Another telling quote from Faurisson which he reports uncritically:

"In the opinion of Silberbauer, nothing would have happened to the Franks if they had not kept themselves hidden."

Why then did over 70% of Dutch Jews die because of the Nazis?


Many years after his original treatment of the Anne Frank diary Faurisson wrote another piece - see http://www.ihr.org/jhr/v19/v19n6p-2_Faurisson.html. In this article he covers several subjects, and responds to some parts of the Critical Edition. Curiously, he bemoans the lack of handwriting analysis in this edition on some samples of Anne's and Isa Cauvern's -- Otto Frank's secretary, whose involvement he had "voiced suspicions" about -- writing, contradicting his previously held view that "Consultation with allegedly authentic manuscripts is unnecessary." He also brings up the issue of different writing styles that Anne used, some appearing adult in comparison to previous styles. That is obviously explained as a teenager experimenting with writing style, I recall doing it myself at school.

Not content with his original investigation into the diary Faurisson now throws whatever he can dredge up into the argument.
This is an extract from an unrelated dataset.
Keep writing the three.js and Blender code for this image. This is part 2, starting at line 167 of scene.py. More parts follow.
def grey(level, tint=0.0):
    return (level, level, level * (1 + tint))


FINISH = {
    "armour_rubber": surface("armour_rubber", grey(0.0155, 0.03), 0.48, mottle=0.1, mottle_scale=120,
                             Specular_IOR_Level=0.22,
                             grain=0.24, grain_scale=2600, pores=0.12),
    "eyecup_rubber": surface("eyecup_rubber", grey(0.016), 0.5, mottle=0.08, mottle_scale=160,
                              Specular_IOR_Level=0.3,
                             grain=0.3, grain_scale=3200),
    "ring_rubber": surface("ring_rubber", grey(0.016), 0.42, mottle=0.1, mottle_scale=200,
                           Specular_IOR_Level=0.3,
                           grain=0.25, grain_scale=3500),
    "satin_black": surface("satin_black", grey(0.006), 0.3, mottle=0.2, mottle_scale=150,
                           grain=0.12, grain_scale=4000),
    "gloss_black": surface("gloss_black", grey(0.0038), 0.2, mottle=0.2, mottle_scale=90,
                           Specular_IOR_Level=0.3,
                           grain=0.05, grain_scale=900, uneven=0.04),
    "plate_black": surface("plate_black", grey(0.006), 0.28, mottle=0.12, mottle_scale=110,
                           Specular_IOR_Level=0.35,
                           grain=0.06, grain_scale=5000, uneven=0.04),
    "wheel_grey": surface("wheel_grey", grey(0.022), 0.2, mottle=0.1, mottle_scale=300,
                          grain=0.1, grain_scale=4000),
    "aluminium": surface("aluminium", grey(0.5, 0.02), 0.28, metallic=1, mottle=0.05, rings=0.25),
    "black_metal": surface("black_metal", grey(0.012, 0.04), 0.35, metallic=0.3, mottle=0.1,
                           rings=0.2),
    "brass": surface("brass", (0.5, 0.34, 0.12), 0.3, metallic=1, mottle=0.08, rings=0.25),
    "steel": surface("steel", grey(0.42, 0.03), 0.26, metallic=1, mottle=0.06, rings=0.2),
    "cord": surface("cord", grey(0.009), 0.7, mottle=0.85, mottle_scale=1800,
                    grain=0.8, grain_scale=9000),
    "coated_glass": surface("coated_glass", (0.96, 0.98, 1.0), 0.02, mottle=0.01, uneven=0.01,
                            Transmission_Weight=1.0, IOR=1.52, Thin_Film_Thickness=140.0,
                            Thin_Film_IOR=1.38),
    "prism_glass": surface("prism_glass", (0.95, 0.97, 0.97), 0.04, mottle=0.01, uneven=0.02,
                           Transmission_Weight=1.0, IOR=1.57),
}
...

Seemingly to besmirch Otto Frank even further he refers -- using the phrase "A Financial Swindler?" -- to a court case against a bank that Otto Frank and others set up in 1923. The court records are missing but its known that "the principal" (to use Faurisson's words) fled the country.

Despite Faurisson's efforts to find anything -- no matter how irrelevant -- to cast doubt on the diary the simple fact remains that the original manuscripts which Anne wrote have been authenticated. Even though the published versions have their faults, Faurisson has failed to present a coherent case that they are fraudulent and that the Franks and others did not spend time in hiding as described in the diary. What we learn most from this affair is the lengths that some Holocaust deniers will go to in order to further their cause, no matter how weak, desperate, and preposterous their arguments become.